A full execution of Disperse will generate a number of files in the same directory as the input file. These files are listed below. With the exception of the PiM_report file, all files are tab-delimited text files. Lines starting with # are comment lines. All sequence coordinates are 1-based.

  • myinput.cds

    Contains coordinates for all coding sequence regions found for the specified genes. Coding regions that overlap have been merged. Columns are ID, IDs of source entries (comma-delimited), chromosome accession, start coordinate, end coordinate, and strand.

  • myinput.roi

    Contains all regions of interest defined for the design. Columns are ROI ID, IDs of CDSs within this ROI (comma-delimited), IDs of source entries (comma-delimited), chromosome accession, start coordinate, end coordinate, and strand.

  • myinput.refseq

    Contains reference sequence extracted for each ROI plus the specified number of flanking positions. Sequences are always on the plus strand. Columns are ID, chromosome accession, start coordinate, end coordinate, and sequence.

  • myinput.target

    This is a target file for PieceMaker. It contains one line per target sequence, where each target is one ROI plus its flanking sequence. Columns specify ROI ID, chromosome accession, start of target sequence on chromosome, ROI start on target, ROI end on target, and the target sequence.

  • myinput.snp

    This file contains all known variations found (from the master variation file) within the set of target sequences. Each line specifies one variation with ID, chromosome accession, last upstream unaffected position, first downstream unaffacted position, and variants known at the position. Although only single nucleotide variants are handled by PieceMaker, this file contains other types of variation as well.

  • myinput.snp_target

    This is a target file for PieceMaker. It is identical to the .target file, except that nucleotide degeneracy codes (S,W,R,Y,K,M etc.) have been inserted at positions affected by single nucleotide varaints from the .snp file.

  • myinput.PiM_report

    This file contains a report of the results of the PieceMaker run.

  • myinput.fragments

    This file is the output of PieceMaker, containing all accepted restriction fragments generated by the selected combination of restriction reactions. Each line specifies a fragment by ID, chromosome accession, start position, end position, position for flap cleavage, and sequence. The fragment ID indicates ROI, restriction reaction, polarity (strand), and a number to separate fragment from this target. Note that long fragments may actually contain sequence from more than one ROI. Only one ROI ID will be given, though.

  • myinput.selection

    This file is formatted as the fragment file, but includes only the subset of fragments selected for use during the fragment subset selection stage.

  • myinput.probe

    This file is the output of ProbeMaker. It contains the selector probe sequences designed for the selected fragments. Columns specify probe ID and sequence.

  • myinput.amplicon

    This file specifies the coordinates of each designed amplicon. The amplicon corresponds to the part of a fragment remaining after flap cleavage. Columns specify fragment ID, chromosome accession, start position, end position, and strand (+/-).

  • OUT.myinput.cds.txt

    This is similar to the .cds file but with chromosome name inserted as the fourth column.

  • OUT.myinput.snp.txt

    This is similar to the .snp file but includes chromosome name inserted as the third column.
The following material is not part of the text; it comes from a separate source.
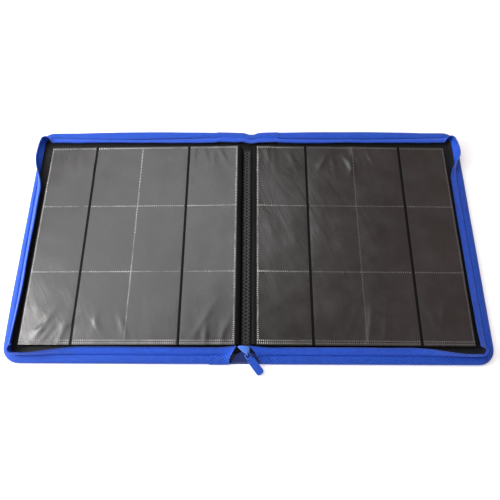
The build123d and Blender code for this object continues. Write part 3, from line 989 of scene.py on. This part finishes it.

  • OUT.myinput.snp_target.txt

    This file specifies more information for each target sequence than the PieceMaker target file. Columns are ROI ID, gene name, ROI number, list of CDS IDs, list of CCDS source entries, chromosome accession, chromosome name, start of ROI on chromosome, end of ROI on chromosome, strand, start of target on chromosome. start of ROI on target, end of ROI on target, and sequence.

  • OUT.myinput.probe.txt

    This file specifies more complete information for each selected fragment and probe than the ProbeMaker target file. Columns are fragment ID, gene name, ROI number, list of CDS IDs, list of CCDS source entries, chromosome accession, chromosome name, strand of fragment, start of fragment on chromosome, end of fragment on chromosome, flap position, start of amplicon on fragment, end of amplicon on fragment, and probe sequence.